Never has a celebrity been so lavished upon, and never has one been so carefully watched by media. More than your typical diva, she was a living symbol of progress. Dolly, in her magnificence, represents a change in the times. However, it should be noted that Dolly, while famous and fabulous in her own right, was a sheep just like any other Finn-Dorset. Excepting one small factor. . .
Dolly was originally a cell from the udder of an older sheep, frozen in quiescence, implanted in another type of sheep. In other words, Dolly was a "test tube" lamb, born of the genius of Ian Wilmut and company, and the labor efforts of one Scottish Blackface sheep in Scotland, 1996.
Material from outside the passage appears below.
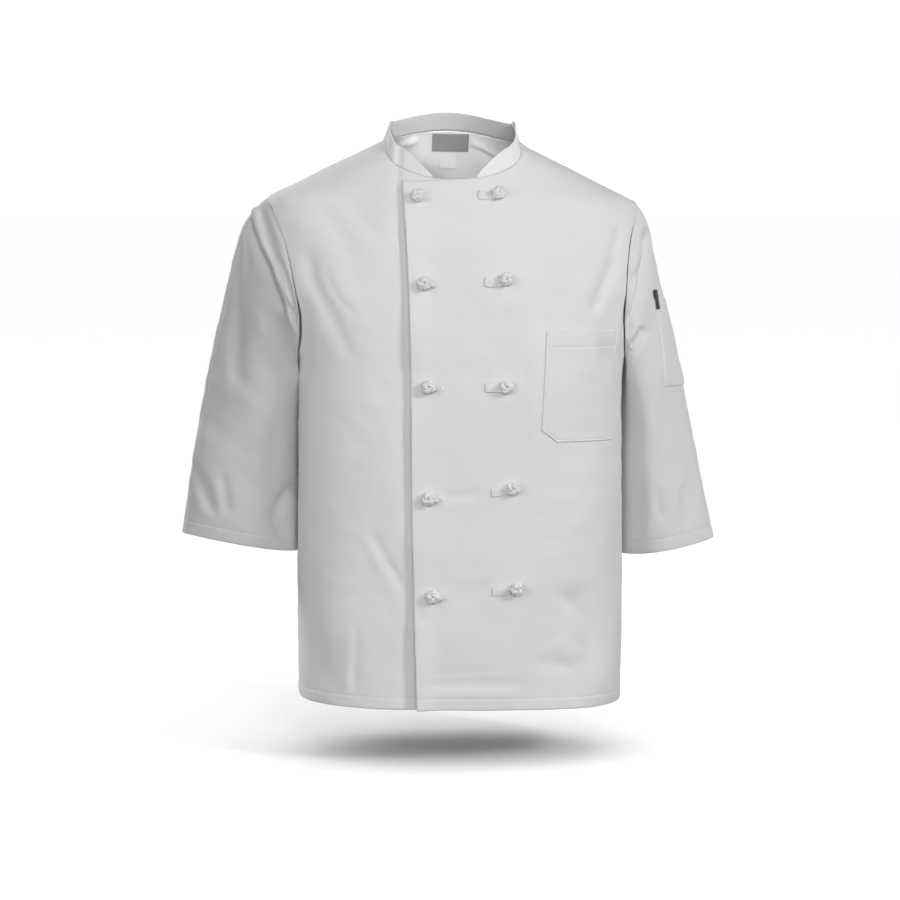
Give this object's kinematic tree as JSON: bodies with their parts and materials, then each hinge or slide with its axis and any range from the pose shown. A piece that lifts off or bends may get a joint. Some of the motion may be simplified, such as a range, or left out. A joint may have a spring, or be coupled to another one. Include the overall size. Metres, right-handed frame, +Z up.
{
  "type": "chef jacket",
  "caption": "Hollow double-breasted white twill chef jacket with stand collar, three-quarter sleeves, knotted cloth buttons, chest pocket and sleeve pocket.",
  "frame": {"origin": "midway between the two points where the shoulder seams meet the neck seam, where the wearer's shoulders carry the jacket", "axes": "+Z up, +X to the wearer's left, +Y to the wearer's back, so the front faces -Y"},
  "size_m": [0.714, 0.2684, 0.7765],
  "materials": {
    "twill": "white cotton-polyester twill",
    "knot": "white knotted cord cloth",
    "grey_label": "grey satin label, bare",
    "white_label": "white satin label, bare",
    "black_label": "black woven label, bare"
  },
  "bodies": {
    "root": {"back": "twill", "right_front": "twill", "left_front": "twill", "right_sleeve": "twill", "left_sleeve": "twill", "collar": "twill", "chest_pocket": "twill", "sleeve_pocket": "twill", "sleeve_label": "black_label", "neck_label": "grey_label", "size_label": "white_label", "knot_through_1": "knot", "knot_sewn_1": "knot", "tab_1": "knot", "knot_through_2": "knot", "knot_sewn_2": "knot", "tab_2": "knot", "knot_through_3": "knot", "knot_sewn_3": "knot", "tab_3": "knot", "knot_through_4": "knot", "knot_sewn_4": "knot", "tab_4": "knot", "knot_through_5": "knot", "knot_sewn_5": "knot", "tab_5": "knot"}
  },
  "joints": []
}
That summer, Dolly shocked the world, when, weighing in at 6.6 kg, she was born healthy and robust. The world's first taste of the awesome power of modern science and stem cells delivered by an average old sheep in a little barn tucked away in Scotland. When the news reached the media, fear broke out (an odd reaction to a lamb, even if she was a little hefty) and headlines shouted of apocalyptic deeds, flesh-eating beasts, and other nonsense of no relation to the oddly outgoing and friendly, cloned sheep. Americans in particular reacted with shock and horror, as the development had apparently "'come out of nowhere' (Dolly was not born in America, after all)" (18). Ignorant of much of the scientific goings on in the rest of the world, Americans cried distress, Time Magazine even reporting that "one doesn't expect Dr. Frankenstein to show up in a wool sweater, baggy parka, soft British accent and the face of a bank clerk" to describe Wilmut (19). A picture had been painted, correct or otherwise.
Dolly lived and thrived, and the media went wild. Then, when her decline began (too early for normalcy, but from common conditions that would have occurred to any sheep used to being stressed by media presence, spoiled, and confined to a barn) the media relished in the "deadly" effects of cloning and dangers of stem cells. What went unheard in all the brouhaha was the real story, the one of a dedicated team of scientists and a bonny little sheep who would be born, live, give birth (to several healthy lambs), and die a quiet, norma death. Instead, questions of ethics, politics, and science bombarded Roslin, Scotland from every corner of the globe, the most important of which being this:
What do we do after Dolly?
Authors Ian Wilmut (who was there from the beginning), and Roger Highfield attempt to explain these next steps and the questions Dolly's life and death provoke in their book After Dolly The Uses and Misuses of Human Cloning. I'll be reading the unique perspective for the next few weeks, and seeing what I can learn about stem cells and the controversy and argument that surround their use.